JAKARTA, SERUJI.CO.ID – Wakil Ketua Komite I DPD RI Fahira Idris menilai grasi yang diberikan Presiden Jokowi kepada Neil Bantleman, Warga Negara Kanada, terpidana kasus pelecehan seksual anak yang divonis 11 tahun oleh Mahkamah Agung (MA) pada 2016 lalu, dinilai kontraproduktif terhadap upaya perlindungan anak.
Menurut Fahira, pemberian grasi ini menghambarkan ketegasan negara yang menyatakan bahwa kekerasan seksual terhadap anak adalah kejahatan luar biasa setara dengan kejahatan narkoba, terorisme, dan korupsi.
Fahira Idris yang membidangi persoalan Politik, Hukum, dan HAM mempertanyakan alasan objektif dan rasional hingga grasi ini diterbitkan oleh Presiden Jokowi. Bagi Fahira, Presiden harus menjelaskan kepada publik secara komprehensif kenapa terpidana kasus pelecehan seksual anak berhak mendapat grasi dan sekarang bebas.
“Memang ini hak Presiden.
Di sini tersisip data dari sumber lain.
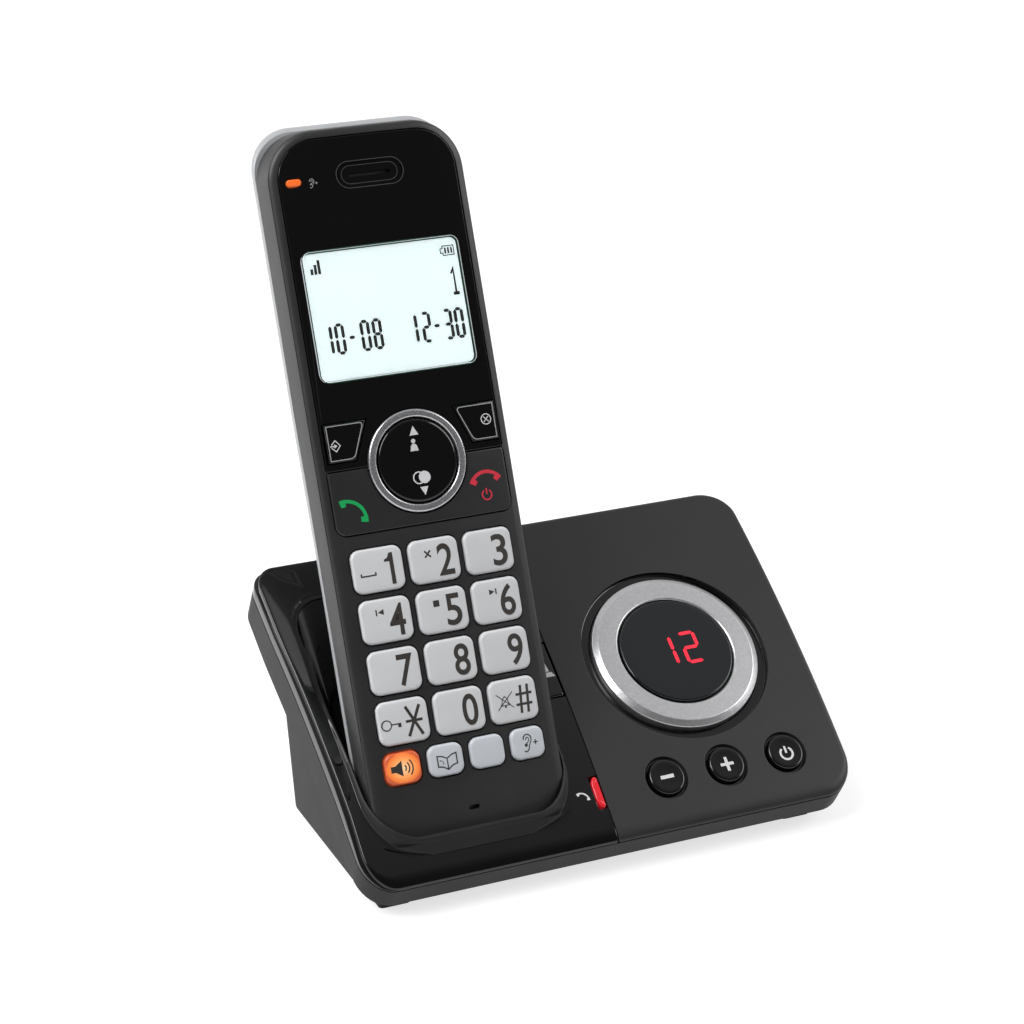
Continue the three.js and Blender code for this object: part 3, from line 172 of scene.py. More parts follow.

Tapi publik berhak tahu pertimbangannya pemberian grasi ini apa. Bagi saya pemberian grasi ini kontraproduktif terhadap upaya bangsa ini memerangi kekerasan seksual terhadap anak yang kini sudah masuk kategori sebagai kejahatan luar biasa,” tukas Fahira dalam keterangan tertulis yang diterima SERUJI, Senin (15/7).
Pemberian grasi ini, lanjut Fahira, akan menjadi preseden tidak baik karena dikhawatirkan langkah ini (pengajuan grasi) bakal diikuti oleh terpidana-terpidana pelaku kekerasan seksual terhadap anak lainnya di Indonesia.
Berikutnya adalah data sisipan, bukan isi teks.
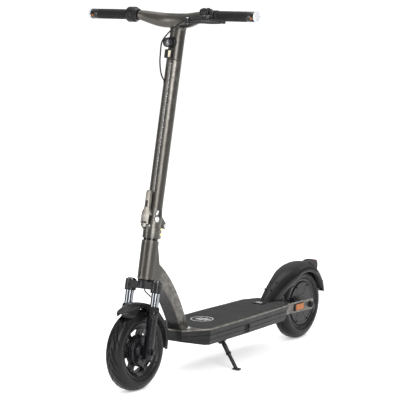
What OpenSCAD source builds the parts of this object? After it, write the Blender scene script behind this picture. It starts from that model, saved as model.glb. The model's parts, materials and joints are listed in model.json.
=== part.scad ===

“Bagaimana jika ada terpidana pelaku kekerasan seksual terhadap anak yang lainnya berbondong-bondong mengajukan grasi? Saya khawatir muncul persepsi, jika yang 11 tahun saja dapat grasi kenapa yang lain tidak. Ini kan preseden tidak baik,” ujar Senator Jakarta yang juga aktivis perlindungan anak ini.
Menurut Fahira, sesuai konstitusi walau pemberian grasi merupakan kewenangan Presiden, tetapi dalam prosesnya harus memperhatikan pertimbangan MA atau DPR. Oleh karena itu publik berhak tahu pertimbangan seperti apa dan kondisi apa yang melandasi seorang terpidana kasus pelecehan seksual terhadap anak yang divonis 11 tahun berhak mendapat grasi dan bebas.
“Karena jika pertimbangannya tidak kuat maka sama saja negara menganggap kekerasan seksual terhadap anak adalah kejahatan biasa, dan ini mengingkari komitmen kita melawan segala bentuk kekerasan terhadap anak” pungkas Fahira.